Requirement
Find the word "caption" in the material below and gather every line that contains it.

Supplied information
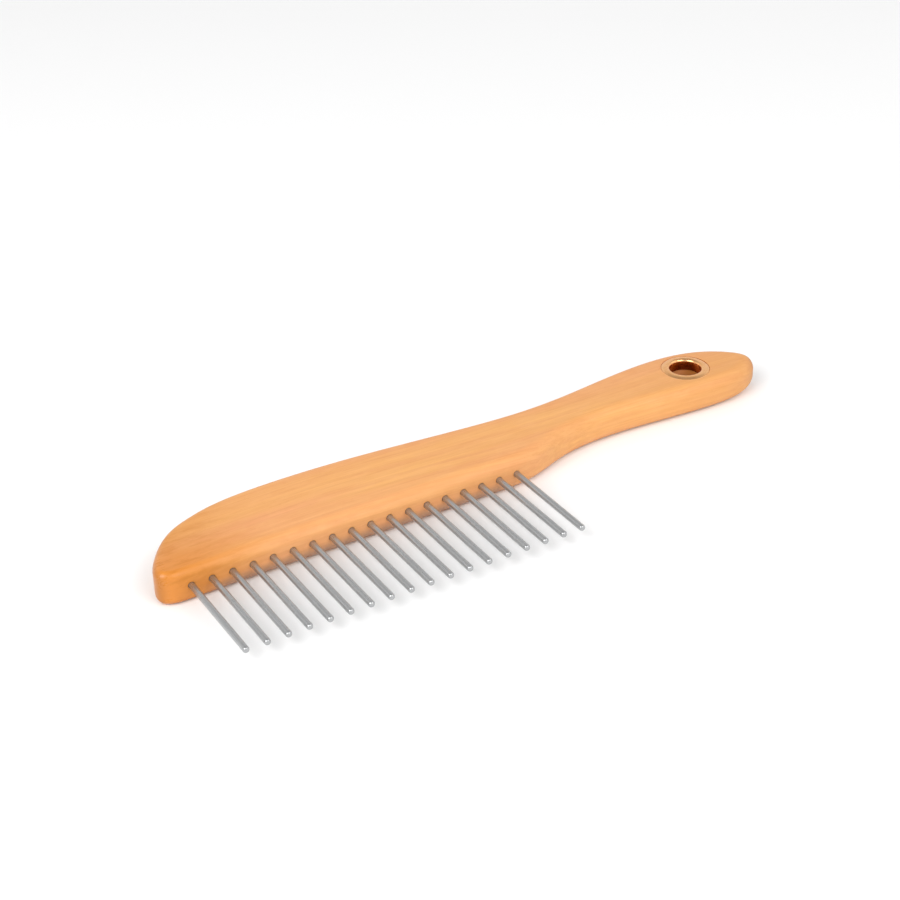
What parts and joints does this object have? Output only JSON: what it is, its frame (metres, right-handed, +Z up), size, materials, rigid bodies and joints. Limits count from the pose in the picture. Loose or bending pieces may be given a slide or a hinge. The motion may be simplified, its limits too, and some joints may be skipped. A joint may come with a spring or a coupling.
{
  "type": "hand comb for yarn and fibre",
  "caption": "Flat wooden hand comb with a waisted grip, a straight row of round steel pins along its front edge and a brass-lined hanging hole near the handle's end.",
  "frame": {"origin": "middle of the whole comb's footprint, at the level of the surface it lies on", "axes": "+X along the row of pins towards the handle's end, +Y from the pin tips towards the comb's back, +Z up out of the face with the proud eyelet"},
  "size_m": [0.2204, 0.0676, 0.0114],
  "materials": {
    "body_wood": "clear satin lacquer on pale straight-grained hardwood",
    "pin_steel": "drawn wire, satin, with rounded tips",
    "eyelet_brass": "pressed sheet, polished"
  },
  "bodies": {
    "root": {"body": "body_wood", "pin_01": "pin_steel", "pin_02": "pin_steel", "pin_03": "pin_steel", "pin_04": "pin_steel", "pin_05": "pin_steel", "pin_06": "pin_steel", "pin_07": "pin_steel", "pin_08": "pin_steel", "pin_09": "pin_steel", "pin_10": "pin_steel", "pin_11": "pin_steel", "pin_12": "pin_steel", "pin_13": "pin_steel", "pin_14": "pin_steel", "pin_15": "pin_steel", "pin_16": "pin_steel", "pin_17": "pin_steel", "pin_18": "pin_steel", "eyelet_upper": "eyelet_brass", "eyelet_lower": "eyelet_brass"}
  },
  "joints": []
}
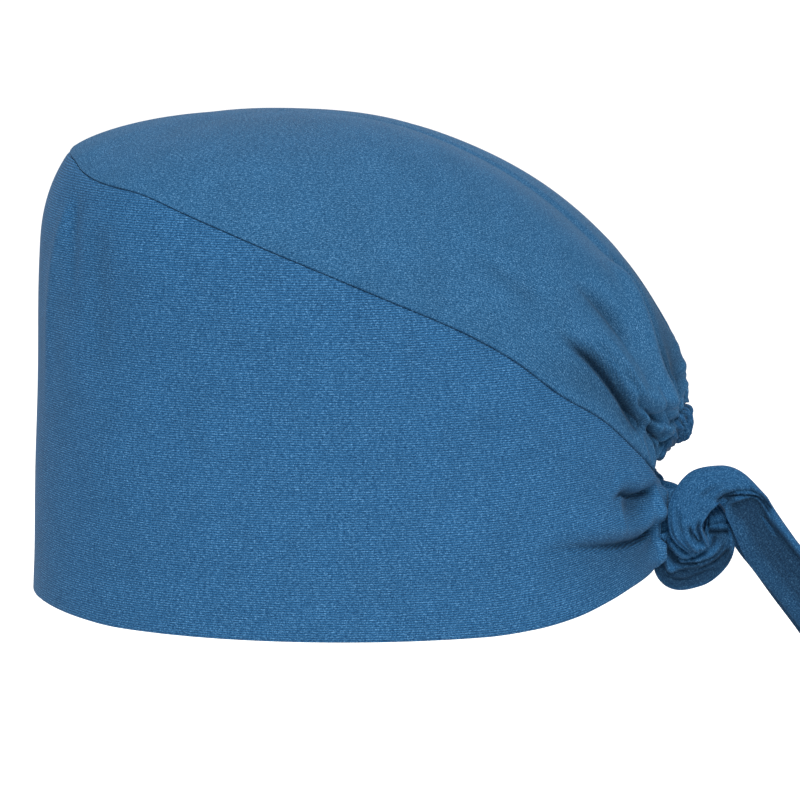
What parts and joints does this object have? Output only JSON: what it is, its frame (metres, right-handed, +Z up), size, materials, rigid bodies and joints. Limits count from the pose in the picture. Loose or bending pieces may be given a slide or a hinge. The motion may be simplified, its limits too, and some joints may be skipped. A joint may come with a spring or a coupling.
{
  "type": "scrub cap",
  "caption": "Tie-back cloth cap for medical staff: tall side band, gathered crown with an elastic at the nape, and two ties in a half knot.",
  "frame": {"origin": "the middle of the opening for the head, level with the lower edge of the band, where the cap sits on a head", "axes": "+Z up to the crown, -X to the forehead, +X to the nape and the knot, -Y to the wearer's left ear"},
  "size_m": [0.3034, 0.1598, 0.2536],
  "materials": {
    "band_cloth": "fine plain-weave cotton blend, matt, steel blue",
    "crown_cloth": "the same cloth, slightly faded along the top",
    "casing_cloth": "the same cloth, ruffled over an elastic and stitched",
    "tie_cloth": "the same cloth, folded into a flat tie"
  },
  "bodies": {
    "root": {"side_band": "band_cloth", "crown": "crown_cloth", "elastic_casing": "casing_cloth", "left_tie": "tie_cloth", "right_tie": "tie_cloth"}
  },
  "joints": []
}
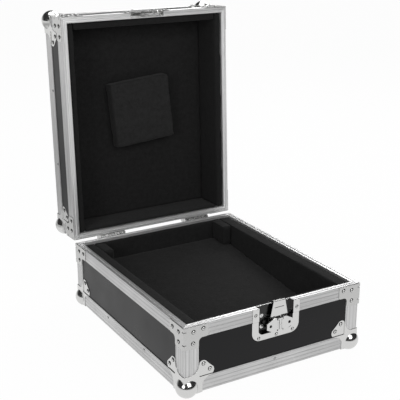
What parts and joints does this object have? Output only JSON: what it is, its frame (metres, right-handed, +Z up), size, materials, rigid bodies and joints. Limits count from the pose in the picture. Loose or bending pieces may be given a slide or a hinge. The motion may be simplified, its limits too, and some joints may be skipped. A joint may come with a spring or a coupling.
{
  "type": "dj mixer flight case",
  "caption": "Hinged flight case for a table-top mixer: plywood trays in aluminium rails, ball corners, twist latch and foam lining, standing open.",
  "frame": {"origin": "centre of the bounding box's underside, on the ground between the feet", "axes": "+X to the right seen from the latch side, across the case; +Y towards the hinges and the open lid; +Z up"},
  "size_m": [0.436, 0.6402, 0.6598],
  "materials": {
    "panel": "laminated plywood, fine grain",
    "rail": "anodised, lengthwise drawn",
    "corner_steel": "plated pressed steel",
    "latch_steel": "plated pressed steel",
    "hinge_steel": "plated steel",
    "foam": "open-cell foam",
    "foot_rubber": "matt rubber",
    "grip_rubber": "matt moulded grip"
  },
  "bodies": {
    "base": {"base_bottom_panel": "panel", "base_left_panel": "panel", "base_right_panel": "panel", "base_front_panel": "panel", "base_back_panel": "panel", "base_front_rim": "rail", "base_back_rim": "rail", "base_left_rim": "rail", "base_right_rim": "rail", "base_front_edge": "rail", "base_back_edge": "rail", "base_left_edge": "rail", "base_right_edge": "rail", "base_corner_edges": "rail", "base_ball_corners": "corner_steel", "base_corner_braces": "corner_steel", "rubber_feet": "foot_rubber", "base_floor_foam": "foam", "base_left_foam": "foam", "base_right_foam": "foam", "base_front_foam": "foam", "base_back_foam": "foam", "left_cable_block": "foam", "right_cable_block": "foam", "hinge_base_leaves": "hinge_steel", "hinge_pins": "hinge_steel", "latch_dish": "latch_steel", "latch_guides": "latch_steel", "handle_plate": "latch_steel"},
    "lid": {"lid_top_panel": "panel", "lid_left_panel": "panel", "lid_right_panel": "panel", "lid_front_panel": "panel", "lid_back_panel": "panel", "lid_front_rim": "rail", "lid_back_rim": "rail", "lid_left_rim": "rail", "lid_right_rim": "rail", "lid_front_edge": "rail", "lid_back_edge": "rail", "lid_left_edge": "rail", "lid_right_edge": "rail", "lid_corner_edges": "rail", "lid_ball_corners": "corner_steel", "lid_corner_braces": "corner_steel", "hinge_lid_leaves": "hinge_steel", "keeper_dish": "latch_steel", "lid_lining_foam": "foam", "lid_left_foam": "foam", "lid_right_foam": "foam", "lid_front_foam": "foam", "lid_back_foam": "foam", "lid_foam_block": "foam"},
    "latch_knob": {"latch_spindle": "latch_steel"},
    "left_wing": {"latch_left_wing": "latch_steel"},
    "right_wing": {"latch_right_wing": "latch_steel"},
    "latch_carriage": {"latch_slide": "latch_steel"},
    "draw_hook": {"latch_hook": "latch_steel"},
    "carrying_handle": {"handle_bail": "latch_steel", "handle_grip": "grip_rubber"}
  },
  "joints": [
    {"name": "lid_hinge", "type": "hinge", "parent": "base", "child": "lid", "pos_m": [0, 0.19088, 0.153], "axis": [1, 0, 0], "range_deg": [0, 92.5]},
    {"name": "latch_twist", "type": "hinge", "parent": "base", "child": "latch_knob", "pos_m": [0.008, -0.31012, 0.11], "axis": [0, 1, 0], "range_deg": [0, 180]},
    {"name": "left_wing_fold", "type": "hinge", "parent": "latch_knob", "child": "left_wing", "pos_m": [0.0038, -0.31252, 0.11], "axis": [0, 0, 1], "range_deg": [0, 90]},
    {"name": "right_wing_fold", "type": "hinge", "parent": "latch_knob", "child": "right_wing", "pos_m": [0.0122, -0.31252, 0.11], "axis": [0, 0, -1], "range_deg": [0, 90]},
    {"name": "carriage_lift", "type": "slide", "parent": "base", "child": "latch_carriage", "axis": [0, 0, 1], "range_m": [0, 0.008]},
    {"name": "hook_tilt", "type": "hinge", "parent": "latch_carriage", "child": "draw_hook", "pos_m": [0.008, -0.30562, 0.123], "axis": [1, 0, 0], "range_deg": [0, 10.5]},
    {"name": "handle_swing", "type": "hinge", "parent": "base", "child": "carrying_handle", "pos_m": [0.213, -0.06212, 0.106], "axis": [0, -1, 0], "range_deg": [0, 90]}
  ],
  "couplings": [
    {"joint": "carriage_lift", "follows": "latch_twist", "m_per_rad": 0.002546},
    {"joint": "hook_tilt", "follows": "latch_twist", "ratio": 0.0583}
  ]
}
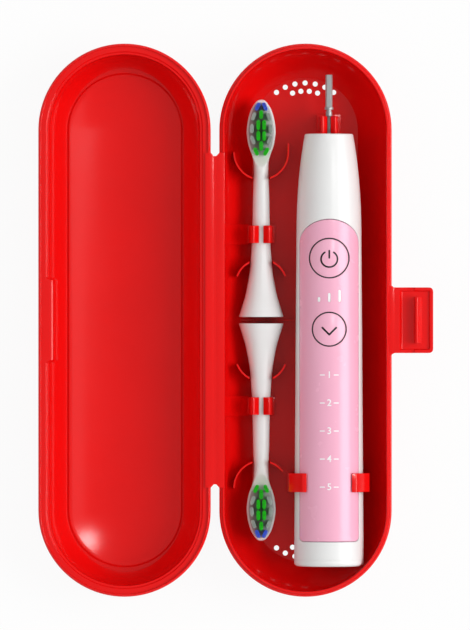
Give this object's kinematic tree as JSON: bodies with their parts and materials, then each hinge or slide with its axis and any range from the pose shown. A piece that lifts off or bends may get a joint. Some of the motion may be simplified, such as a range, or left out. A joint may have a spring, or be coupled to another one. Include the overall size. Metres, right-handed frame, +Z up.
{
  "type": "electric toothbrush travel case",
  "caption": "Open hinged travel case with a fold-up latch, holding a brush handle with two buttons and two brush heads in clips.",
  "frame": {"origin": "middle of the base shell's flat underside, on the table", "axes": "+X from the lid to the latch, +Y along the case towards the brush end, +Z up out of the open case"},
  "size_m": [0.1534, 0.215, 0.0291],
  "materials": {
    "case_plastic": "glossy moulded polypropylene",
    "handle_plastic": "satin white moulded plastic",
    "panel_grip": "soft-touch pink overmould",
    "head_plastic": "glossy white moulded plastic",
    "bristle": "nylon strands in green, blue and pale grey tufts",
    "shaft_steel": "brushed",
    "drive_metal": "plain",
    "seal_rubber": "matt",
    "inner_plastic": "plain moulded",
    "board": "solder mask",
    "light_guide": "clear moulded",
    "battery_wrap": "shrink wrap",
    "nickel": "plain strip",
    "ferrite": "sintered",
    "copper": "enamelled winding"
  },
  "bodies": {
    "base": {"base_shell": "case_plastic", "lid_hinge_film": "case_plastic", "latch_hinge_film": "case_plastic", "upper_head_clip": "case_plastic", "lower_head_clip": "case_plastic", "shaft_clip": "case_plastic", "handle_clip_left": "case_plastic", "handle_clip_right": "case_plastic"},
    "lid": {"lid_shell": "case_plastic"},
    "latch": {"latch_flap": "case_plastic"},
    "handle": {"handle_shell": "handle_plastic", "front_panel": "panel_grip", "bottom_cap": "handle_plastic", "cap_seal": "seal_rubber", "inner_frame": "inner_plastic", "circuit_board": "board", "power_switch": "inner_plastic", "mode_switch": "inner_plastic", "level_light_guide": "light_guide", "mode_led_1": "light_guide", "mode_led_2": "light_guide", "mode_led_3": "light_guide", "mode_led_4": "light_guide", "mode_led_5": "light_guide", "battery": "battery_wrap", "battery_tab_front": "nickel", "battery_tab_rear": "nickel", "coil_core": "ferrite", "charging_coil": "copper", "drive_stator": "drive_metal", "drive_damper": "seal_rubber", "shaft_bearing": "inner_plastic", "shaft_seal": "seal_rubber"},
    "drive": {"drive_shaft": "shaft_steel", "drive_armature": "drive_metal"},
    "power_key": {"power_button": "panel_grip"},
    "mode_key": {"mode_button": "panel_grip"},
    "upper_brush": {"upper_head": "head_plastic", "upper_bristles": "bristle", "upper_coupling": "inner_plastic"},
    "lower_brush": {"lower_head": "head_plastic", "lower_bristles": "bristle", "lower_coupling": "inner_plastic"}
  },
  "joints": [
    {"name": "lid_hinge", "type": "hinge", "parent": "base", "child": "lid", "pos_m": [-0.03517, 0, 0.02215], "axis": [0, 1, 0], "range_deg": [0, 180], "deforming": ["lid_hinge_film"]},
    {"name": "latch_hinge", "type": "hinge", "parent": "base", "child": "latch", "pos_m": [0.035, 0, 0.02215], "axis": [0, -1, 0], "range_deg": [0, 90], "deforming": ["latch_hinge_film"]},
    {"name": "handle_lift", "type": "slide", "parent": "base", "child": "handle", "axis": [0, 0, -1], "range_m": [-0.045, 0], "deforming": ["shaft_clip", "handle_clip_left", "handle_clip_right"]},
    {"name": "upper_head_lift", "type": "slide", "parent": "base", "child": "upper_brush", "axis": [0, 0, -1], "range_m": [-0.03, 0], "deforming": ["upper_head_clip"]},
    {"name": "lower_head_lift", "type": "slide", "parent": "base", "child": "lower_brush", "axis": [0, 0, -1], "range_m": [-0.03, 0], "deforming": ["lower_head_clip"]},
    {"name": "shaft_swing", "type": "hinge", "parent": "handle", "child": "drive", "pos_m": [0.00917, 0, 0.01555], "axis": [0, 1, 0], "range_deg": [-5, 5], "stiffness_Nm_per_rad": 0.05},
    {"name": "power_press", "type": "slide", "parent": "handle", "child": "power_key", "axis": [0, 0, -1], "range_m": [0, 0.0005], "stiffness_N_per_m": 1500, "springref_m": -0.0002},
    {"name": "mode_press", "type": "slide", "parent": "handle", "child": "mode_key", "axis": [0, 0, -1], "range_m": [0, 0.0005], "stiffness_N_per_m": 1500, "springref_m": -0.0002}
  ]
}
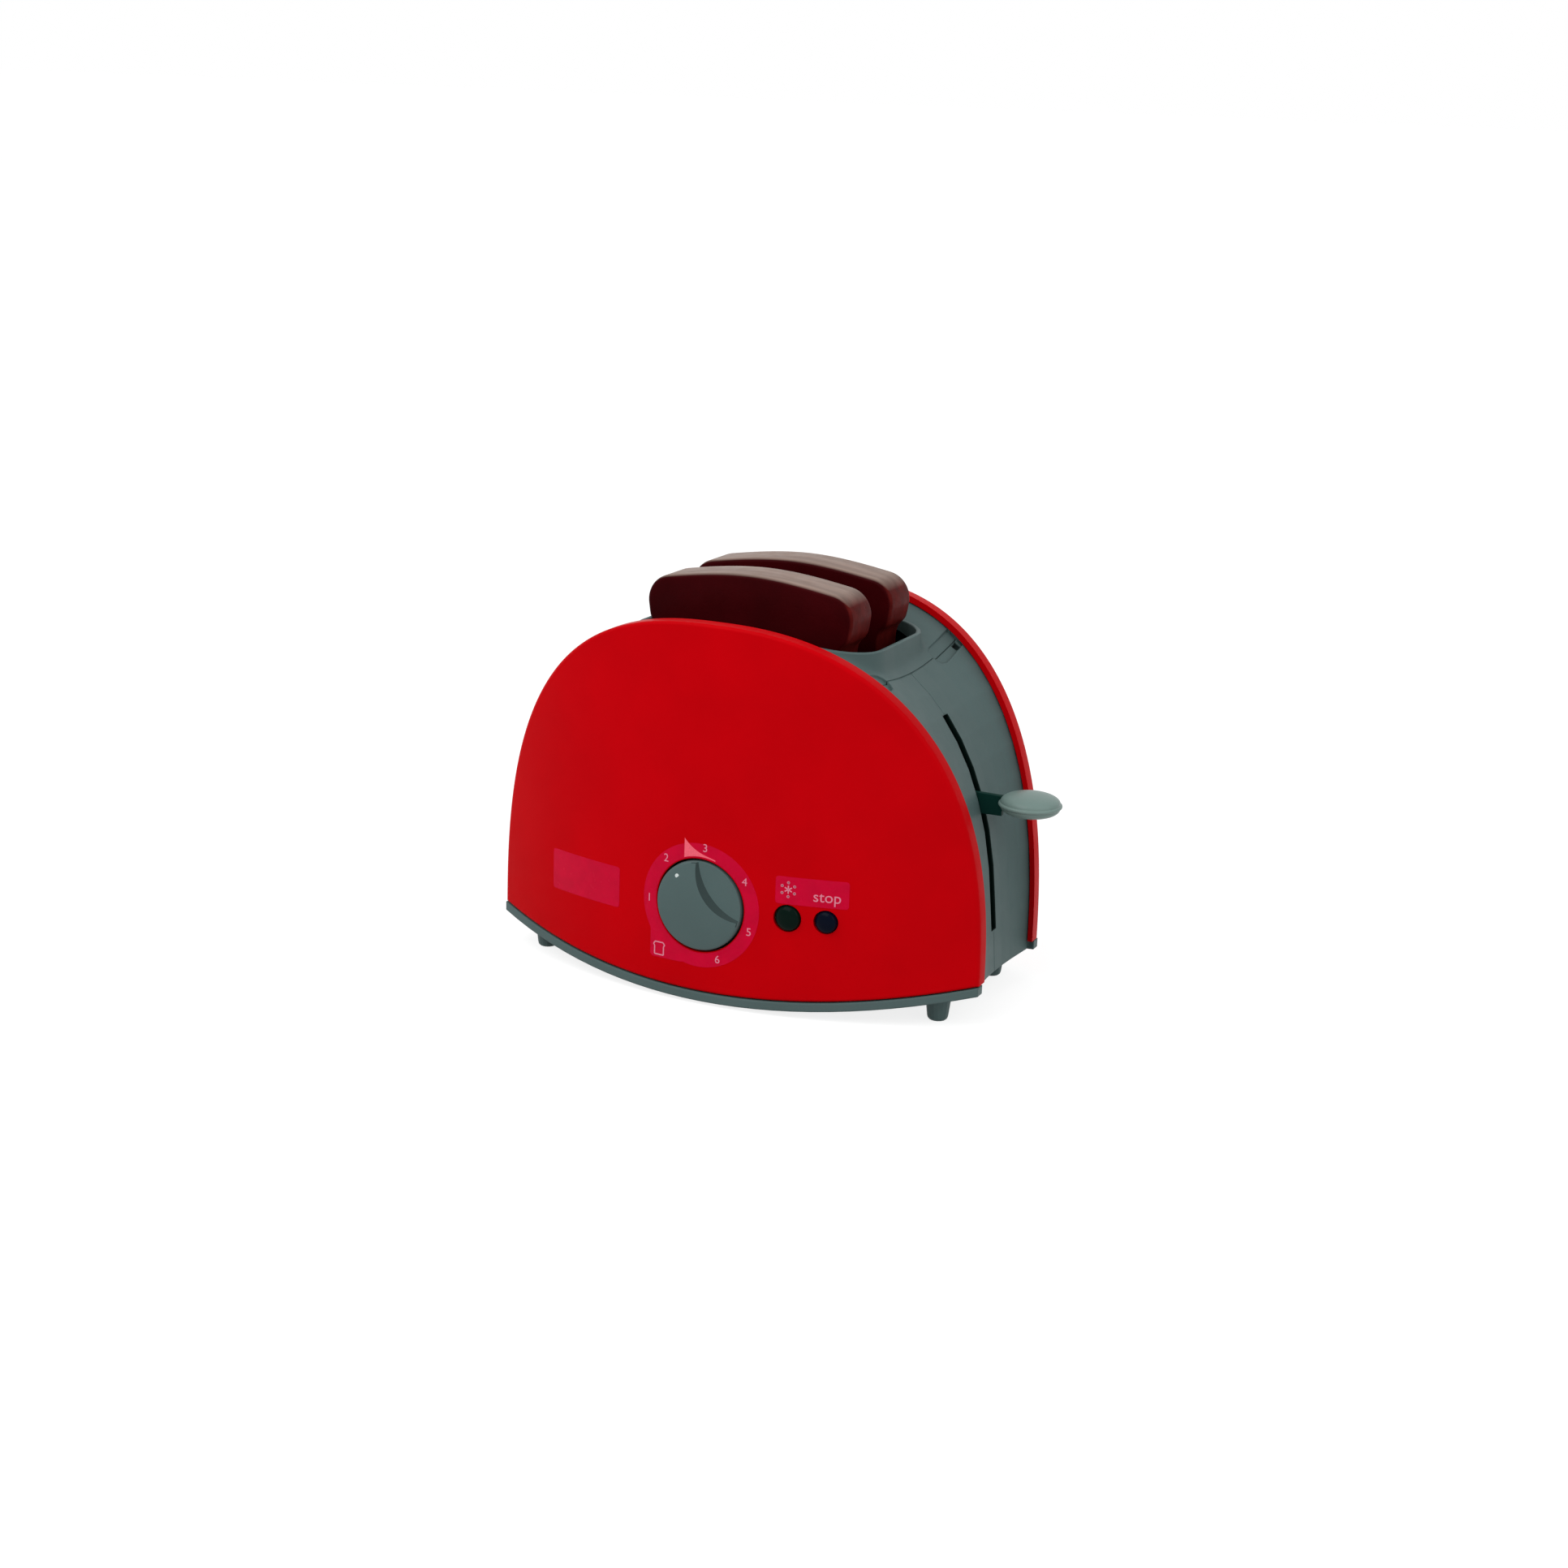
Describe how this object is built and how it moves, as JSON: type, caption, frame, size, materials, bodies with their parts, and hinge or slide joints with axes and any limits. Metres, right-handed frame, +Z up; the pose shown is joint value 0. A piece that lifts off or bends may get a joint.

Result of the exercise
  "caption": "Flat wooden hand comb with a waisted grip, a straight row of round steel pins along its front edge and a brass-lined hanging hole near the handle's end.",
  "caption": "Tie-back cloth cap for medical staff: tall side band, gathered crown with an elastic at the nape, and two ties in a half knot.",
  "caption": "Hinged flight case for a table-top mixer: plywood trays in aluminium rails, ball corners, twist latch and foam lining, standing open.",
  "caption": "Open hinged travel case with a fold-up latch, holding a brush handle with two buttons and two brush heads in clips.",
Describe how this object is built and how it moves, as JSON: type, caption, frame, size, materials, bodies with their parts, and hinge or slide joints with axes and any limits. Metres, right-handed frame, +Z up; the pose shown is joint value 0. A piece that lifts off or bends may get a joint.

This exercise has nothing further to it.